Another nice thing about doing both jobs is there is not much overlap. Since the Clippers’ roster is largely set by the spring, and the players are busy with their college seasons, Wright is able to fully lock in on Shelby’s season. He’ll send the occasional encouraging text to the guys he’s set to coach a couple months later, but otherwise it’s all Tigers in the spring. (And to some extent in the winter as well; Wright said the team has begun optional Sunday sessions to work on hitting in advance of the season.)
The relationship between coach and GM certainly won’t be an obstacle, either. Wright and Gawkowski have been friends for decades, and Gawkowski has favored a collaborative approach to the two jobs since his days coaching the team. That won’t change with Wright.

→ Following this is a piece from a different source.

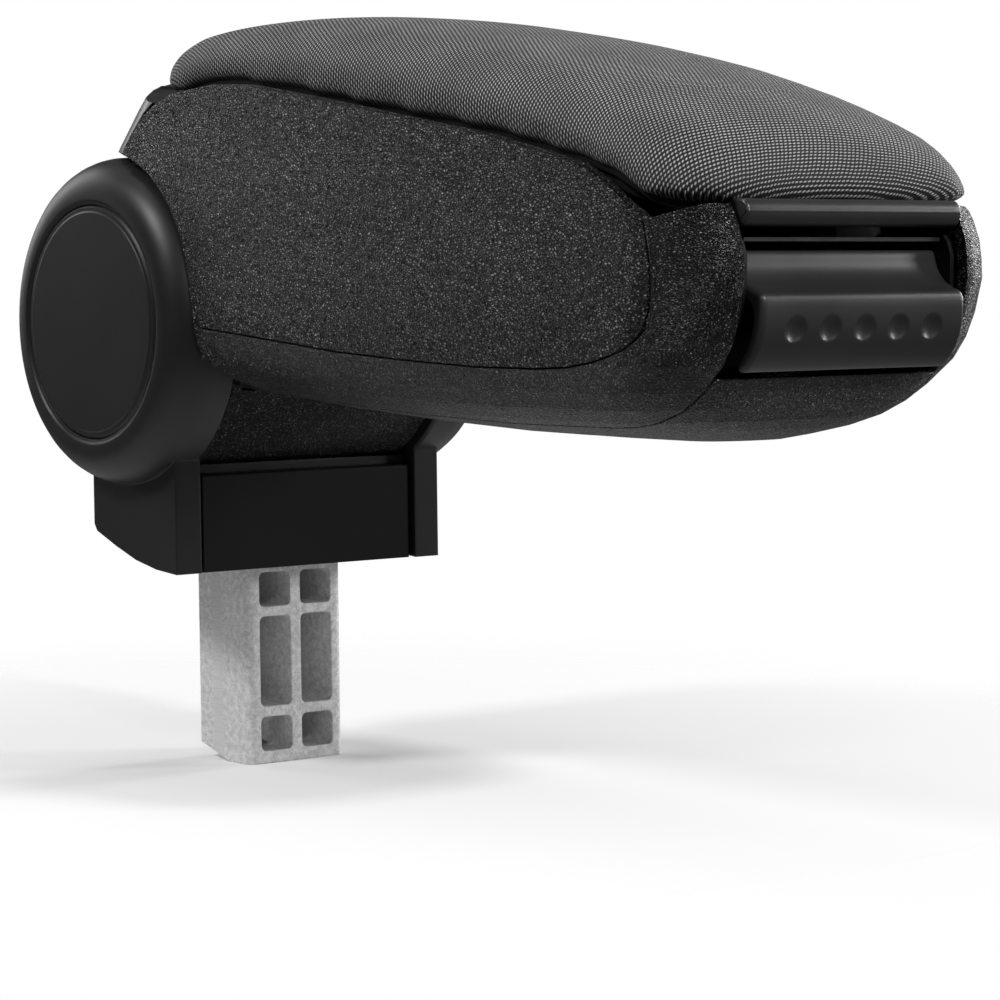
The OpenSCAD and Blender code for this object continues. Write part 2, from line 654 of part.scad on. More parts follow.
// Release lever: thumb grip with dimples, concave finger surface, hook and pin arms
lever_outline = [[7.9, -24.8], [9.5, -25], [13, -21.5], [15.9, -16], [16.7, -11], [16.7, -6.6],
  [15.7, -5.2], [12.9, -4.2], [9.7, -2.2], [7.4, 1], [6.5, 5], [4.9, 5.6], [4.1, 4.6], [4.7, 0],
  [7.1, -3.8], [10.9, -6.6], [13.1, -8.6], [13.3, -12], [12.1, -17], [9.1, -21.6], [7.1, -23.6]];
lever_face_x = lever_x + 16;
dimple_z = -3.6;
dimple_ball = (dimple_r * dimple_r + dimple_depth * dimple_depth) / (2 * dimple_depth);
ball_x = lever_face_x - dimple_depth + dimple_ball;
lever_arm_y = 26;
lever_arm_half_t = 1.4;
module release_lever() {
  color([0.2, 0.2, 0.21]) at_pivot() difference() {
    union() {
      intersection() {
        translate([lever_x, 0, lever_z]) side_prism(lever_outline, -lever_half_w, lever_half_w);
        rotate([90, 0, 90]) translate([0, 2.2, 200]) rounded_bar(2 * lever_half_w, 31.6, 100, 2);
      }
      for (y = [-lever_arm_y, lever_arm_y]) {
        cross_cylinder(4.2, y - lever_arm_half_t, y + lever_arm_half_t, lever_x, lever_z);
        translate([lever_x, 0, lever_z]) side_prism([[-2, -3.6], [6, -8], [13.1, -12], [13.5, -8],
          [10.5, -4.4], [5.5, 2], [0, 4.1]], y - lever_arm_half_t, y + lever_arm_half_t);
      }
      translate([hook_x, 0, 0]) side_prism([[4.9, 17], [4, 17.5], [1.4, 18.6], [1.2, 25.6], [-2.6, 25.6],
        [-2.6, 24.4], [-0.8, 23.6], [-0.8, 17], [3.8, 13]], -4, 4);
    }
    for (i = [0 : dimple_count - 1])
      translate([ball_x, (i - (dimple_count - 1) / 2) * dimple_pitch, dimple_z]) sphere(dimple_ball);
    cross_cylinder(lever_pin_r + running_clear, -far, far, lever_x, lever_z);
  }
}
module lever_pin() {
  color([0.7, 0.7, 0.72]) at_pivot() cross_cylinder(lever_pin_r, -31.5, 31.5, lever_x, lever_z);
}
spring_turns = 6;
wire_r = 0.8;
module lever_spring() {
  color([0.55, 0.55, 0.57]) at_pivot() for (i = [0 : spring_turns - 1])
    translate([lever_x, 10 + 1.5 * i, lever_z]) rotate([90, 0, 0]) rotate_extrude()
      translate([lever_pin_r + wire_r + 0.3, 0]) circle(wire_r);
}
plate_front = lever_x + 8.8;
plate_half_w = lever_half_w - 0.3;
plate_z = 19.6;
module latch_plate() {
  color([0.3, 0.3, 0.31]) at_pivot() difference() {
    translate([tray_front, -plate_half_w, plate_z]) cube([plate_front - tray_front, 2 * plate_half_w, 1]);
    translate([hook_x - 8, -6.5, 10]) cube([plate_front - 2.4 - hook_x + 8, 13, 20]);
  }
}

module left_arm_cover() {
  left_of() right_arm_cover();
}
module left_cap() {
  left_of() right_cap();
}
module left_bush() {
  left_of() right_bush();
}
module left_washer() {
  left_of() right_washer();
}
module left_side_shell() {
  left_of() right_side_shell();
}
module left_inlay() {
  left_of() right_inlay();
}

right_arm_cover();
left_arm_cover();
right_cap();
left_cap();
post_casting();
front_plate();
rear_plate();
base_floor();
saddle_cover();
floor_screws();
pivot_shaft();
right_bush();
left_bush();
right_washer();
left_washer();
lower_shell();
right_side_shell();
left_side_shell();
right_inlay();
left_inlay();
storage_tray();
rear_cover();
latch_plate();
lever_pin();
lever_spring();
tray_screws();
lid_hinge_pin();
lid_base();
pad();
front_bar();
release_lever();
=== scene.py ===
from math import cos, pi, radians, sin

import bpy
import numpy as np
from mathutils import Matrix, Vector


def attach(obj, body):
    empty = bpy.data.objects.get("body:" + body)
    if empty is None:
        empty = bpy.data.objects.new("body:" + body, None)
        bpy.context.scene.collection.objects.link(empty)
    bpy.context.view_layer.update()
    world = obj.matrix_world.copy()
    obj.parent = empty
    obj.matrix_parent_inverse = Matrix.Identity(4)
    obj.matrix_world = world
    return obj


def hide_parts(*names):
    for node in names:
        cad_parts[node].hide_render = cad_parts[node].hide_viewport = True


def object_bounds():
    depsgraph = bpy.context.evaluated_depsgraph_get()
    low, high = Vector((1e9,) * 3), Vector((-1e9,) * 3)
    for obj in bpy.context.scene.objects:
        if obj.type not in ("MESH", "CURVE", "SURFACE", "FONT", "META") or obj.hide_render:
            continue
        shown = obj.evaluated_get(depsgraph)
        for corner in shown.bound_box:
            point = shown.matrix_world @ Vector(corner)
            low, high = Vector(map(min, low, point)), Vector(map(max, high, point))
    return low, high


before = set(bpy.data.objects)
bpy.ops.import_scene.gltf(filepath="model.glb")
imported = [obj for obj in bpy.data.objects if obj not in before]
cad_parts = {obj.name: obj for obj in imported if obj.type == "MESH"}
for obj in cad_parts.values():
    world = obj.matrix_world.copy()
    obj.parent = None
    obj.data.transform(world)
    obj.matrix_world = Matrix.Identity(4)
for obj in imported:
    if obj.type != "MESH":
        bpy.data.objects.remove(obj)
cad_box = [list(corner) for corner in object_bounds()]

# Camera. It stands to the right of the latch end, a little above the armrest's
# middle, and looks back along the part with a long lens.
azimuth, elevation, roll = radians(50.895), radians(3.678), radians(-0.685)
ahead = Vector((-sin(azimuth) * cos(elevation), cos(azimuth) * cos(elevation), -sin(elevation)))
level_right = Vector((cos(azimuth), sin(azimuth), 0))
level_up = level_right.cross(ahead)
view_right = level_right * cos(roll) + level_up * sin(roll)
view_up = level_up * cos(roll) - level_right * sin(roll)
camera_place = Vector((0.8460, -0.5928, 0.0846))
film_width = 36
lens_length = 3.26681 * film_width

camera = bpy.data.objects.new("camera", bpy.data.cameras.new("camera"))
camera.data.sensor_width = film_width
camera.data.lens = lens_length
camera_turn = Matrix((view_right, view_up, -ahead)).transposed().to_4x4()
camera.matrix_world = Matrix.Translation(camera_place) @ camera_turn
bpy.context.collection.objects.link(camera)
bpy.context.scene.camera = camera

# Studio. The post stands on a pale floor that fades into a white room. Large
# soft lamps hang round the part, and the room itself gives a weak fill light.


class Wire:
    """A socket in a material. Arithmetic on it adds the Math node of that name."""

    def __init__(self, finish, socket):
        self.finish = finish
        self.socket = socket

    def math(self, operation, *values):
        inputs = {place: value for place, value in enumerate(values)}
        return self.finish.node("ShaderNodeMath", {"operation": operation}, inputs)

    def __add__(self, other):
        return self.math("ADD", self, other)

    def __radd__(self, other):
        return self.math("ADD", other, self)

    def __sub__(self, other):
        return self.math("SUBTRACT", self, other)

    def __rsub__(self, other):
        return self.math("SUBTRACT", other, self)

    def __mul__(self, other):
        return self.math("MULTIPLY", self, other)

    def __rmul__(self, other):
        return self.math("MULTIPLY", other, self)

    def __truediv__(self, other):
        return self.math("DIVIDE", self, other)

    def __pow__(self, other):
        return self.math("POWER", self, other)

    def clipped(self):
        return self.math("MINIMUM", self.math("MAXIMUM", self, 0.0), 1.0)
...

“I think it was (longtime NFL coach) Bill Parcells that said, ‘If I’m going to cook dinner, I should be doing the grocery shopping,’” Gawkowski chuckled. “I sign the kids and I try to get input from a lot of people - their college coaches for one - but certainly I talk to Brian about that too. If he says, ‘I really want this kid,’ I’ll sign him.”
Wright said Gawkowski has his own gift for relationship-building when it comes to college coaches, which helps the Clippers get good players each year. That’s certainly shown in recent years’ standings - the 2023 Clippers won a GLSCL record 33 games, and the 2024 team reached the league championship series, a franchise first.
That creates a lot of optimism that Wright’s time in the head coach chair will be a productive one. It’s certainly one he’s looking forward to, now that he’s realized he did in fact want the challenge.
“The shoes are a little bigger now,” Wright said. “I’ll be the one to make the lineup out, pull a pitcher in the eighth inning with the bases loaded, or make the decision of whether we hit and run or bunt. After coaching at first base the past seven years, it’ll be nice to switch to the third-base box. It’ll be a little more intense over there.”